• _Work to complete_
Which lines hold the word "from"? Copy each one.

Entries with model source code
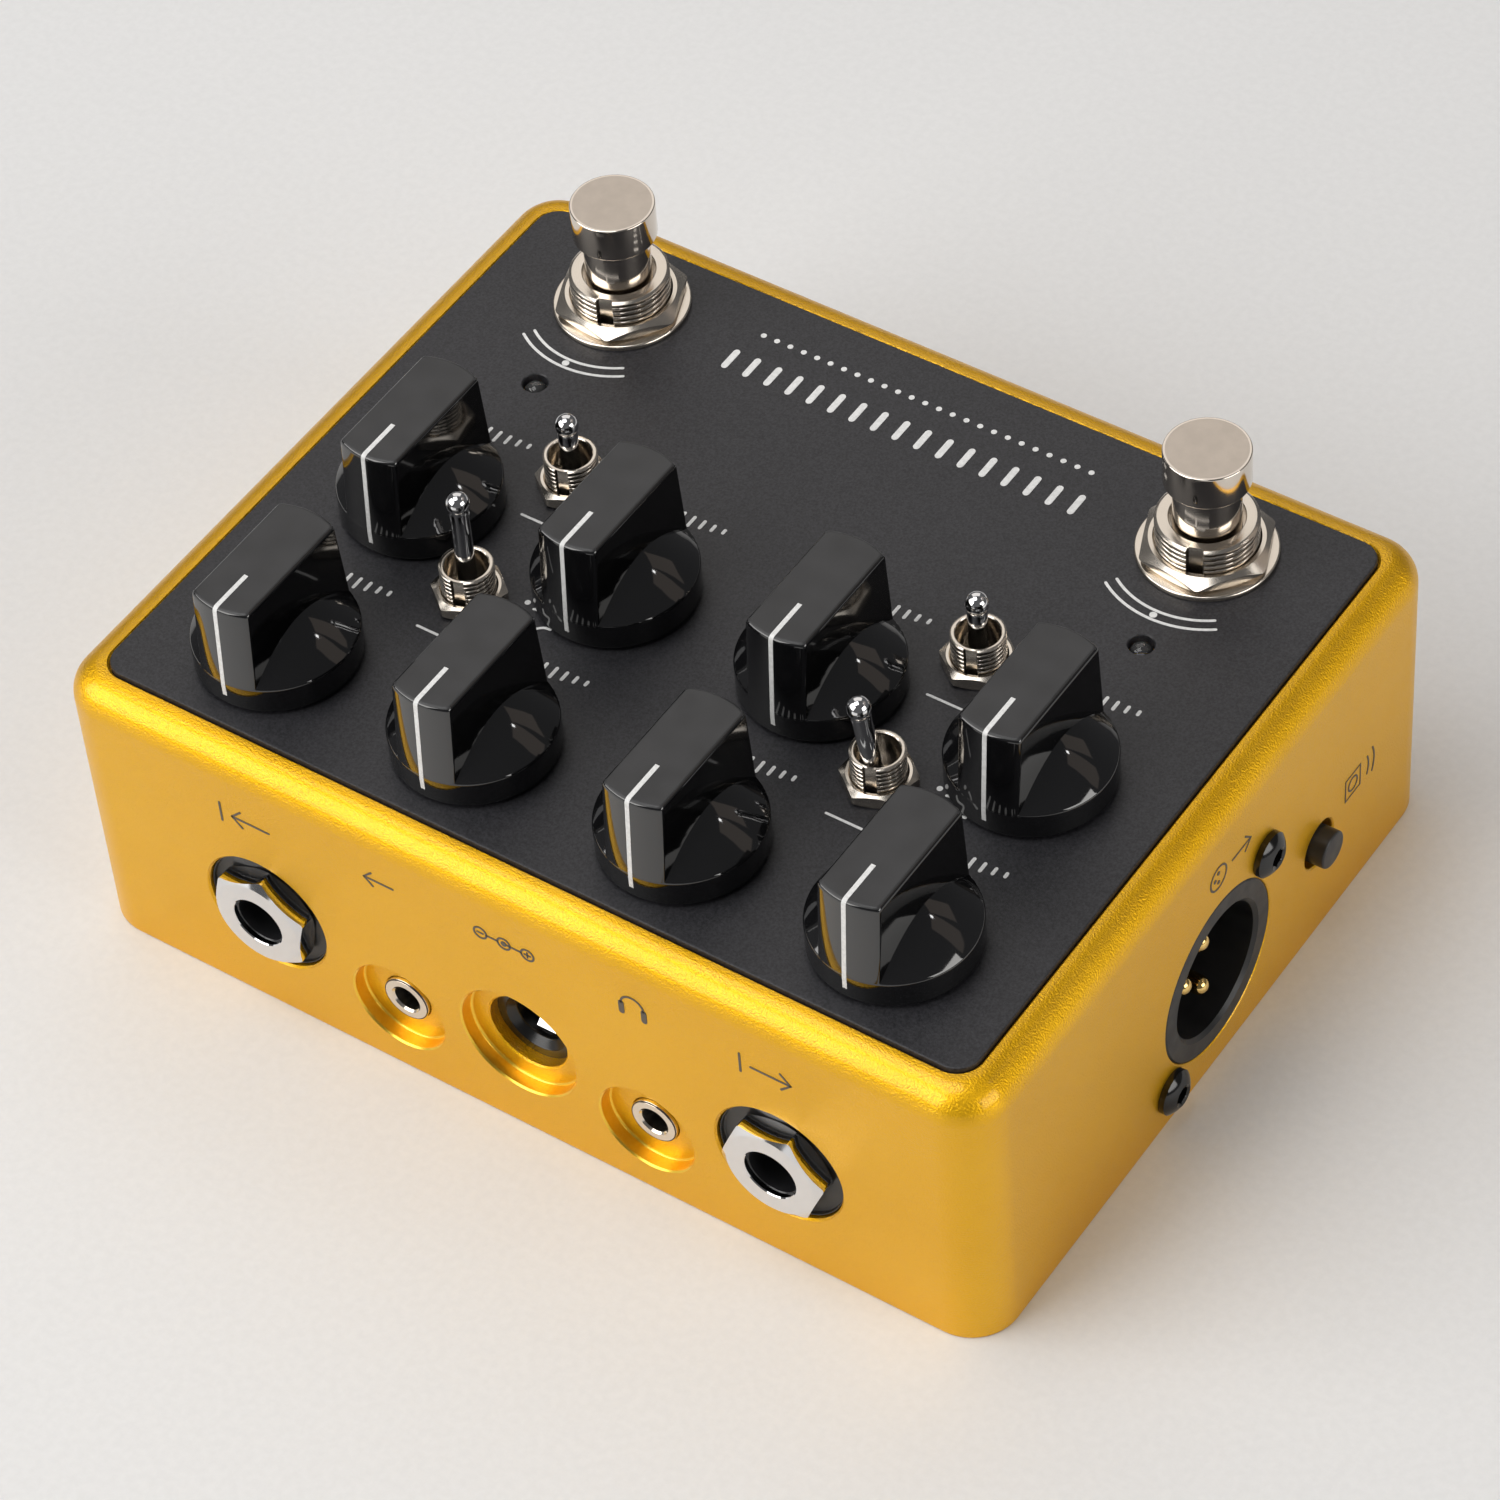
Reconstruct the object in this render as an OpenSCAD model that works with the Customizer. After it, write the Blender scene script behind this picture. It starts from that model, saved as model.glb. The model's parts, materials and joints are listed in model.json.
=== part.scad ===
// Bass preamp pedal with a balanced direct output. Millimetres, +Z up.
// Origin: centre of the underside. +X right, -Y the footswitch side, +Y the jack side.

/* [Body] */
// Width of the body along X
body_w = 125; // [110:1:140]
// Depth of the body along Y
body_d = 98; // [88:1:110]
// Height of the body's rim
rim_z = 41; // [36:0.5:48]
// Radius of the upright corners
corner_r = 6; // [5:0.5:8]
// Radius of the top edge
edge_r = 4; // [2:0.5:4.5]
// Thickness of the side walls
wall = 3; // [2.5:0.1:4]
// Thickness of the jack wall
jack_wall = 3.5; // [3.2:0.1:4.5]
// Underside of the roof inside
roof_z = 36.9; // [34:0.1:38]

/* [Plates] */
// Margin between the body side and the top plate
plate_inset = 4.25; // [4:0.05:6]
// Thickness of the top plate
plate_t = 1.5; // [1:0.1:2]
// Height of the top plate's face
top_z = 41.4; // [38:0.1:44]
// Corner radius of the top plate
plate_r = 3; // [1:0.5:6]
// Gap around the top plate and the base plate
plate_gap = 0.15; // [0.1:0.05:0.3]
// Thickness of the base plate
base_t = 2; // [1.5:0.1:3]
// Inset of the corner screw posts from the body sides
post_inset = 7; // [6.5:0.1:9]

/* [Knobs] */
// Distance of the outer knob columns from the middle
knob_x_out = 41.6; // [38:0.1:44]
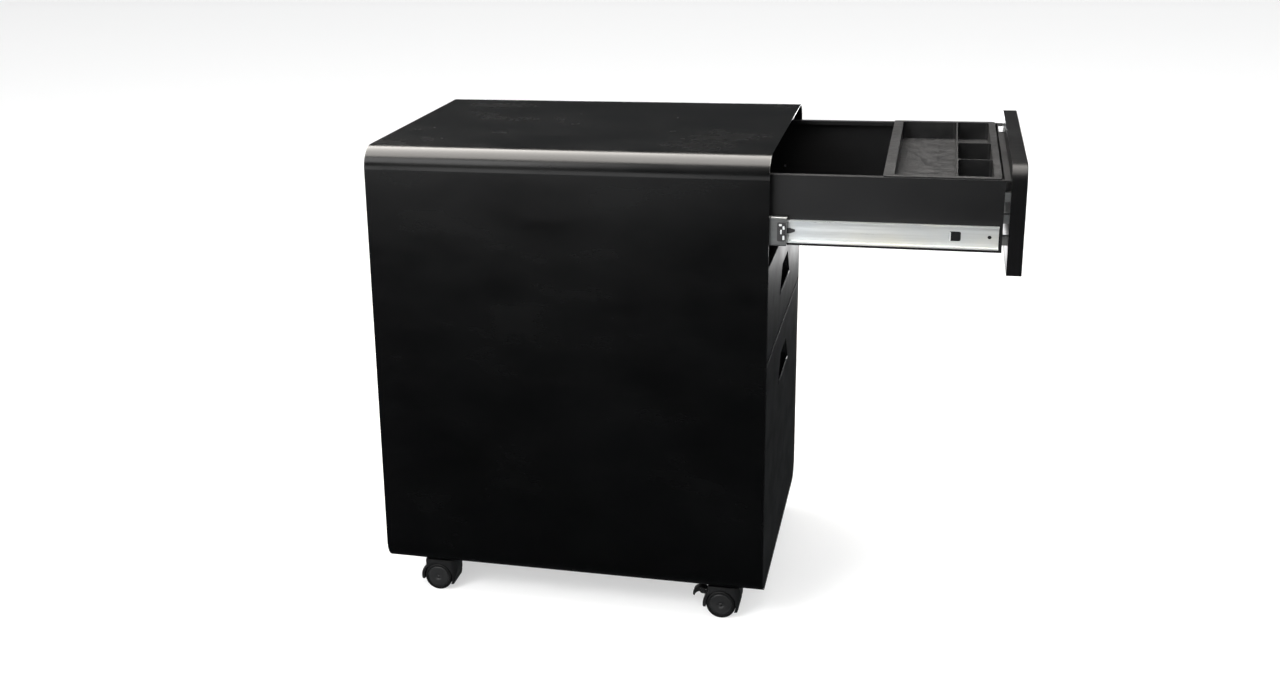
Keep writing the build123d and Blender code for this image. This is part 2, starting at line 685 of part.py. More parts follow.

• _Expected answer_
Reconstruct the object in this render as an OpenSCAD model that works with the Customizer. After it, write the Blender scene script behind this picture. It starts from that model, saved as model.glb. The model's parts, materials and joints are listed in model.json.
// Inset of the corner screw posts from the body sides
// Distance of the outer knob columns from the middle